DO THIS: Output every line below without omitting or altering anything.

MATERIAL:
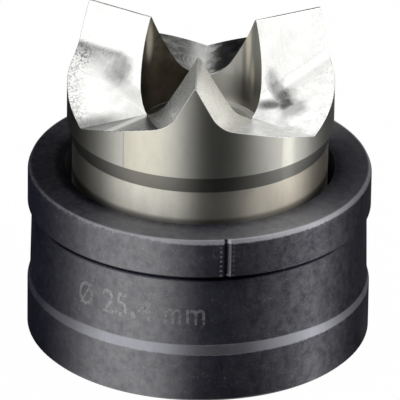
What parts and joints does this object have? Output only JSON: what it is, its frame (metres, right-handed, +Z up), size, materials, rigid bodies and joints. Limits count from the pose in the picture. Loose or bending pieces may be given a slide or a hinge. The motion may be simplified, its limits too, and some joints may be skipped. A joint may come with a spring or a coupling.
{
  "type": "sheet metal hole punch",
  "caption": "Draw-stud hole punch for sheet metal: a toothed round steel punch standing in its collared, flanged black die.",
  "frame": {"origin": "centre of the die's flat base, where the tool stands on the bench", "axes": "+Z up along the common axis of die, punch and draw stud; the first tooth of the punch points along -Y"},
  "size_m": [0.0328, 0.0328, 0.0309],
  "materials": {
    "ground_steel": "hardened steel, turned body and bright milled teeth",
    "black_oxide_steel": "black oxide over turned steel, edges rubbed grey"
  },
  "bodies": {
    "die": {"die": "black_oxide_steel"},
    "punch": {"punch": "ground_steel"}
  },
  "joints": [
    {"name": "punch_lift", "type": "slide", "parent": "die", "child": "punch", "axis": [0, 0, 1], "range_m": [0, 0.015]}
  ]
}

THE SOLUTION:
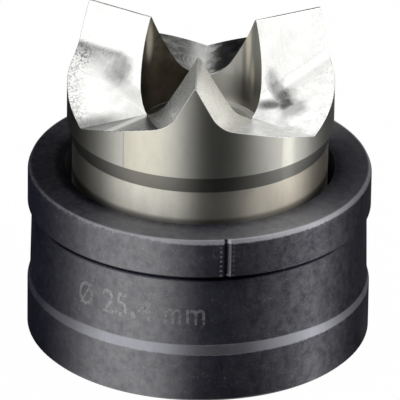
What parts and joints does this object have? Output only JSON: what it is, its frame (metres, right-handed, +Z up), size, materials, rigid bodies and joints. Limits count from the pose in the picture. Loose or bending pieces may be given a slide or a hinge. The motion may be simplified, its limits too, and some joints may be skipped. A joint may come with a spring or a coupling.
{
  "type": "sheet metal hole punch",
  "caption": "Draw-stud hole punch for sheet metal: a toothed round steel punch standing in its collared, flanged black die.",
  "frame": {"origin": "centre of the die's flat base, where the tool stands on the bench", "axes": "+Z up along the common axis of die, punch and draw stud; the first tooth of the punch points along -Y"},
  "size_m": [0.0328, 0.0328, 0.0309],
  "materials": {
    "ground_steel": "hardened steel, turned body and bright milled teeth",
    "black_oxide_steel": "black oxide over turned steel, edges rubbed grey"
  },
  "bodies": {
    "die": {"die": "black_oxide_steel"},
    "punch": {"punch": "ground_steel"}
  },
  "joints": [
    {"name": "punch_lift", "type": "slide", "parent": "die", "child": "punch", "axis": [0, 0, 1], "range_m": [0, 0.015]}
  ]
}